You can choose between, say, light side flavor and light side points - two tangentially related long-term choices. Except that most players will probably choose in favor of one or the other and always choose that way, just like I'll keep choosing light side after I've starting choosing light side. There may be a little bit of waffling, but I think you'll find it trends towards choosing flavor, because flavor keeps it's value even after the game has ended, so it is longer-term than points. I know I would feel like I was failing if I chose points over flavor. Unless, obviously, the flavor was not enticing to me. Players don't feel bad about not choosing something they find has no merit.
What I'm saying here is that the idea of a scripted choice that is internally balanced is not very good. A player will generally make his choice the first time he sees such a choice, and then continue going that direction forever. If offered choices between long-term and shorter-term rewards, he'll trend towards the long-term rewards. And flavor is a much longer-term reward than any balanced gameplay reward.
The problem is that these choices are always going to be inherently shallow. Compare them to non-shallow gameplay. Non-shallow gameplay iterates rapidly and involves training up your skills. These kinds of scripted choices do not iterate rapidly - they barely iterate at ALL - and they don't involve any kind of skill. So they are not skill challenges.

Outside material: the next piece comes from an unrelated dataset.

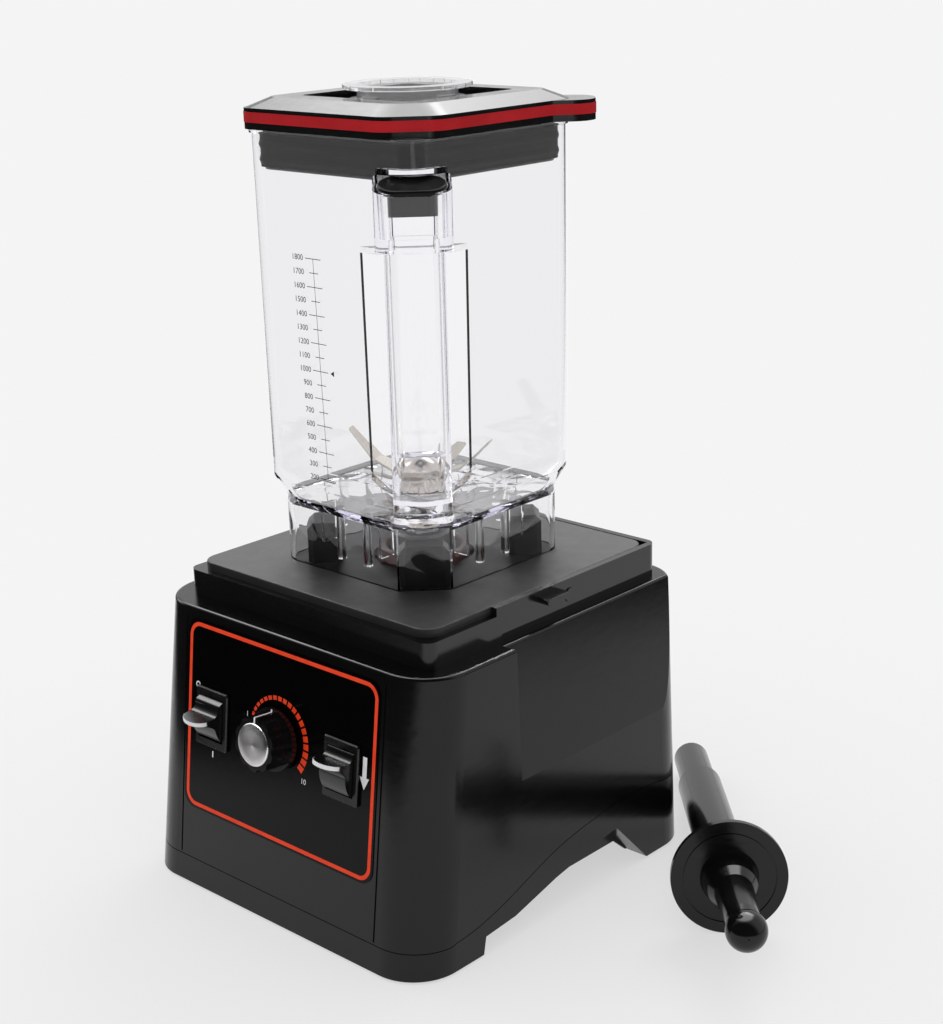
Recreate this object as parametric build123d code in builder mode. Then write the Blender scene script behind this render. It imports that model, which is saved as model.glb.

As ways of allowing the player to express himself, they are good to some extent, but tend to become very repetitive. Even if I have always chosen light side, the scripted choice is always between light side, neutral, and blatant dark side, rather than being chosen to challenge my sense of light side.
Therefore, it is necessary to create a method of extremely long-term options that never ask the same question twice.
That is what I outlined in my last post.
Sigh, I'm trying to figure out how I should have written that first half. It's not very good. Oh, well, does everyone understand what I'm saying? Agree? Disagree?